Dans ces plus de 480 pages, c’est à cela qu’elle s’emploie. Préparez-vous à piocher dans une succession d’items divers, aussi attendus qu’incongrus, pour une immersion dans les arcanes de l’éloquence sous toutes ses aspérités, d’hier à aujourd’hui. Figures académiques et personnalités contemporaines cohabitent dans un étonnant mélange des genres. Vous croiserez Aristote et Robert Badinter ; Bossuet et Bourdieu : Cicéron, Démosthène et le réalisateur Raymond Depardon mais aussi Annie Ernaux, Gisèle Halimi, Homère, Victor Hugo, Périclès, Quintilien, Racine, Arthur Schopenhauer, Vaugelas et Simone Veil… mais aussi certains de ses élèves qui ont été comme autant d’exemples inspirants : Assa, Mohamed, Sheshe, Teodora, Carmen, Claire, Samia et Sophie.

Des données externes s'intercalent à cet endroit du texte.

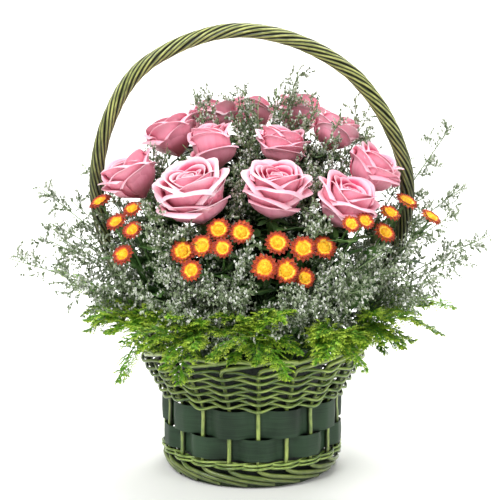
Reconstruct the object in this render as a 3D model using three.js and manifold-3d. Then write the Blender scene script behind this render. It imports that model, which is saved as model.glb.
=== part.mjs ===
// Flower basket arrangement: twelve pink roses, button chrysanthemums, statice and feathery
// fern in floral foam, in a green dyed wicker basket with a tall handle of twisted rods.
// Millimetres, +Z up. The viewer stands on the -Y side, with +X to the right.
// Origin: centre of the underside of the base board. Angles run from the front towards +X.

import * as THREE from 'three';
import { mergeVertices } from 'three/addons/utils/BufferGeometryUtils.js';
import Module from 'manifold-3d';

const wasm = await Module();
wasm.setup();

// ---------- driving dimensions ----------

const GAP = 0.35;                  // clearance between two pieces that touch
const DEG = Math.PI / 180;

// basket
const STAKES = 20;                 // upright rods of the basket
const STAKE_STEP = 360 / STAKES;   // degrees from one stake to the next
const FIRST_STAKE = 3.9;           // degrees, the stake just right of the front centre
const STAKE_RADIUS = 2.2;
const CROSSING = 0.5;              // how far beyond a stake's side a weaver starts to cross over
const WALL_RADIUS = 84;            // circle of the stakes in the straight wall
const FLARE_START = 74.5;          // height where the wall begins to lean out
const FLARE_SLOPE = 0.56;          // how far it leans out for each millimetre up
const BOARD = { radius: 77.4, thickness: 5, corners: 20 };
const STRIPS = { lower: [27.4, 47.5], upper: [48, 73.4], thickness: 1.4 };
const FOOT_WALE = { first: 20.6, pitch: 2.4, turns: 2, halfHeight: 1.9, thickness: 2.2 };
const FLARE_ROWS = { first: 78.2, pitch: 6.4, turns: 5, halfHeight: 2.6, thickness: 2.4 };
const FOOT_BORDER = { start: 16, end: 3.2, sweep: 47, bulge: 1.5, taper: 6 };
const RIM_BORDER = { start: 115, end: 128, sweep: 35, bulge: 1.2, taper: 0, tuck: 4, sag: 1.75 };

// liner and floral foam
const LINER = { radius: 68, topRadius: 69.4, top: 110, wall: 1.2, corners: 20 };
const FOAM = { radius: 66.2, topRadius: 67, top: 109, corners: 20 };
const STEM_DEPTH = 26;             // how far a stem stands in the foam
const STEM_MOUTH = 3;              // height over the foam where a stem's foot ends

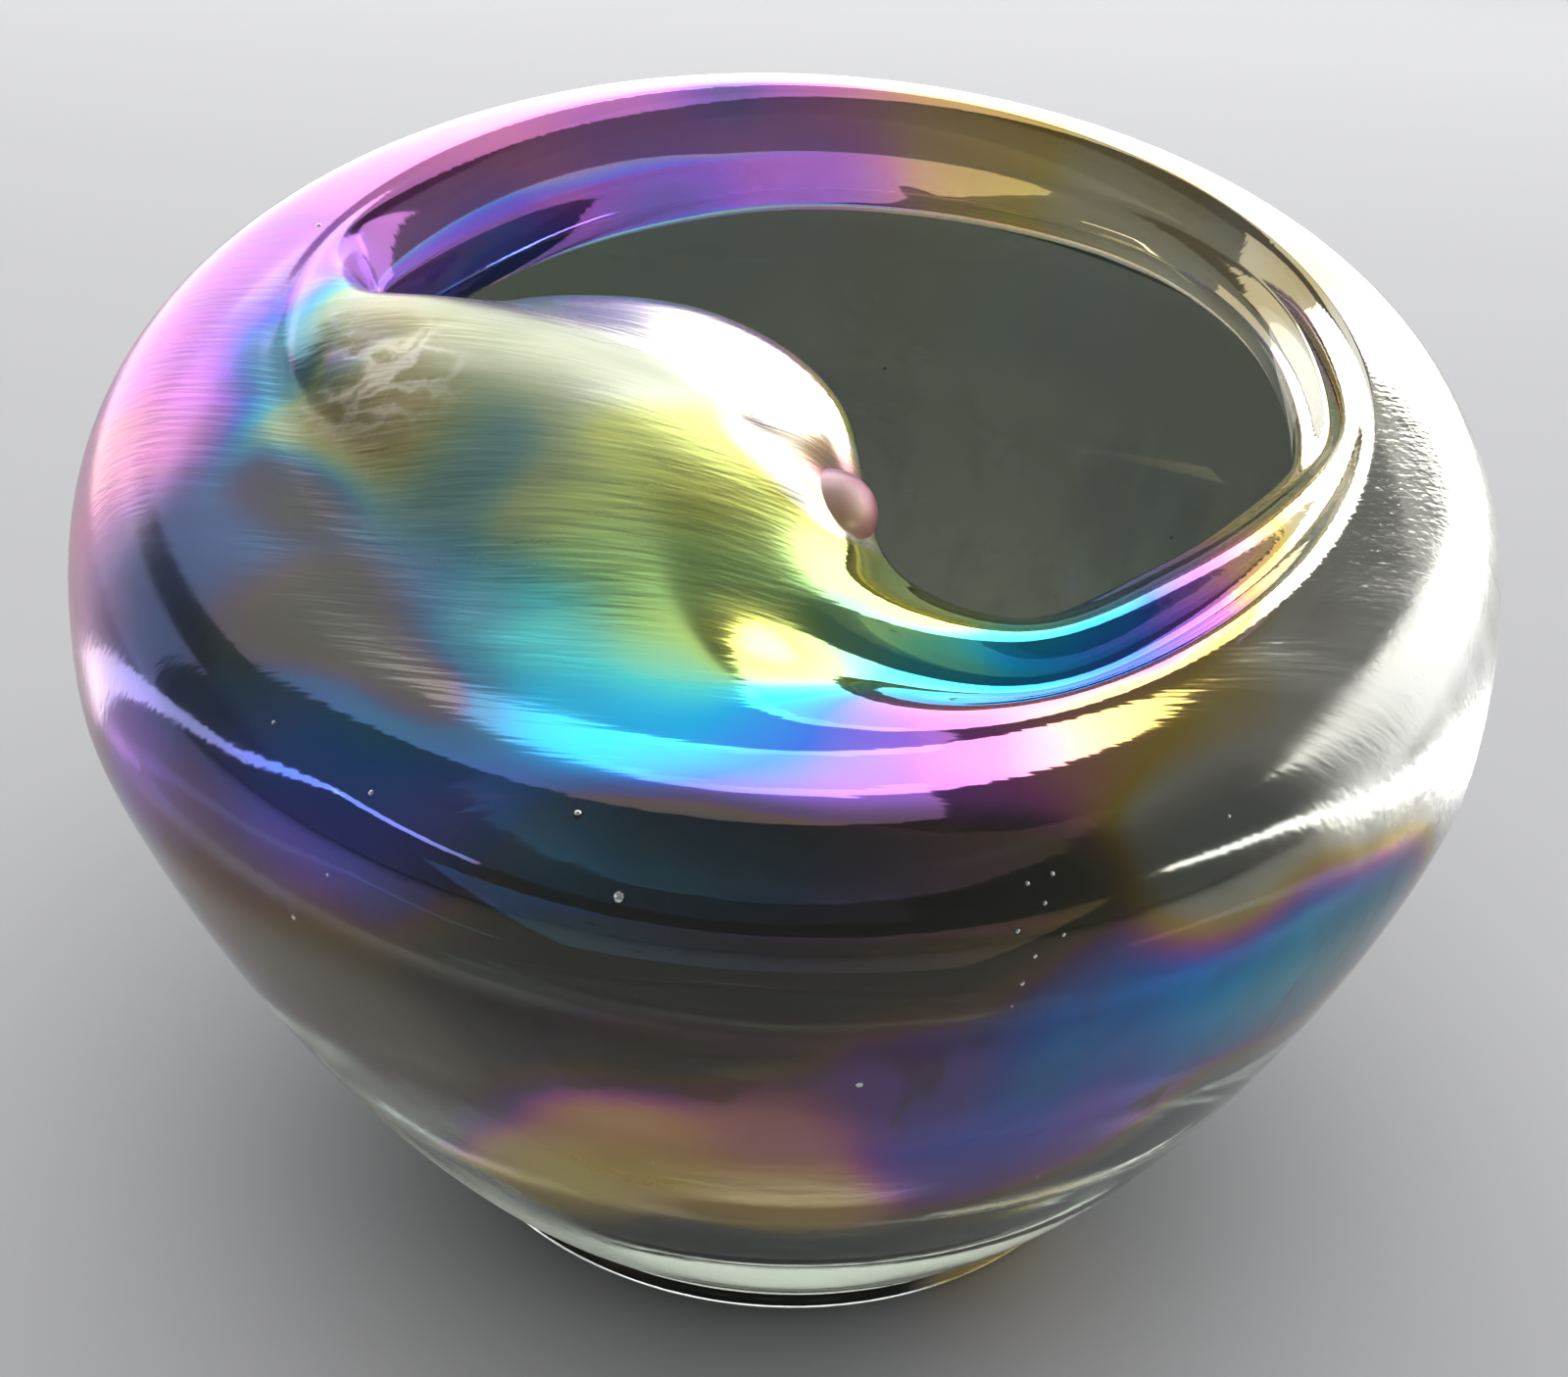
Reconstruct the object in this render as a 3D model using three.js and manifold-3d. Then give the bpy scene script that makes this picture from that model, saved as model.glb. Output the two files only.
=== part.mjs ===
// Free-blown art glass bowl with a folded-in whorl, in millimetres, +Z up.
// The bowl is a squat globe on a small clear foot. Its heavy rounded rim leans down towards -Y. On the left the rim
// is folded inwards as a broad smooth mound that ends in a pinched tip, so that the mouth is left comma-shaped.
// The origin is on the table, under the middle of the bowl.

import * as THREE from 'three';
import { ParametricGeometry } from 'three/addons/geometries/ParametricGeometry.js';
import { mergeVertices } from 'three/addons/utils/BufferGeometryUtils.js';
import Module from 'manifold-3d';

const GIRTH_RADIUS = 95;
const GIRTH_HEIGHT = 83;
const CREST_RADIUS = 71;
const CREST_SPREAD = 5;
const CREST_SPREAD_BEARING = Math.PI * 10 / 180;
const CREST_SPREAD_HALF_ANGLE = Math.PI * 55 / 180;
const CREST_HEIGHT = 120.2;
const RIM_TILT = 16;
const FOOT_RADIUS = 53;
const FOOT_HEIGHT = 4.75;
const FOOT_EDGE = 1.5;
const FOOT_SHIFT = 3;
const WALL = 9;
const BASE_THICKNESS = 13;
const RIM_THICKNESS = 14;
const LIP_RADIUS = 4.5;
const GAP = 0.3;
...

Sans oublier, ses grands-parents. Le texte qu’elle leur consacre dans l’item « mamie (et papi) » est à cet égard touchant et révélateur d’une époque et de ce qui fait la langue. Joli passage que je recommande : celui sur la « repartie », autrement dit l’éloquence de l’esprit, qui se fait si rare. Et de citer Freud qui disait du mot d’esprit qu’il est « un bon moyen de se révolter contre l’autorité ». Ou bien encore, celui sur le « Ghost writer » – car il est l’un des aspects de mon métier ! – appelé aussi « prête-plume » dont elle écrit avec une infinie justesse « pour pouvoir prêter sa plume, c’est tout son corps et son cœur qu’il a engagés, au mépris de sa propre voix ».
Érudit tout autant qu’imprégné des combats de notre société du XXIe siècle pour libérer la parole des femmes et des victimes, ce dictionnaire amoureux redonne à la rhétorique sa raison d’être. Il dénonce les mots creux, l’abus des effets de style autant que l’entre-soi, dont personne n’est dupe, à moins d’être sous emprise ou manipulé i
S’il y avait un seul enseignement à retenir ? La réponse serait celle exprimée par Quintilien : « C’est le cœur, c’est la force du sentiment qui rend éloquent. » CQFD !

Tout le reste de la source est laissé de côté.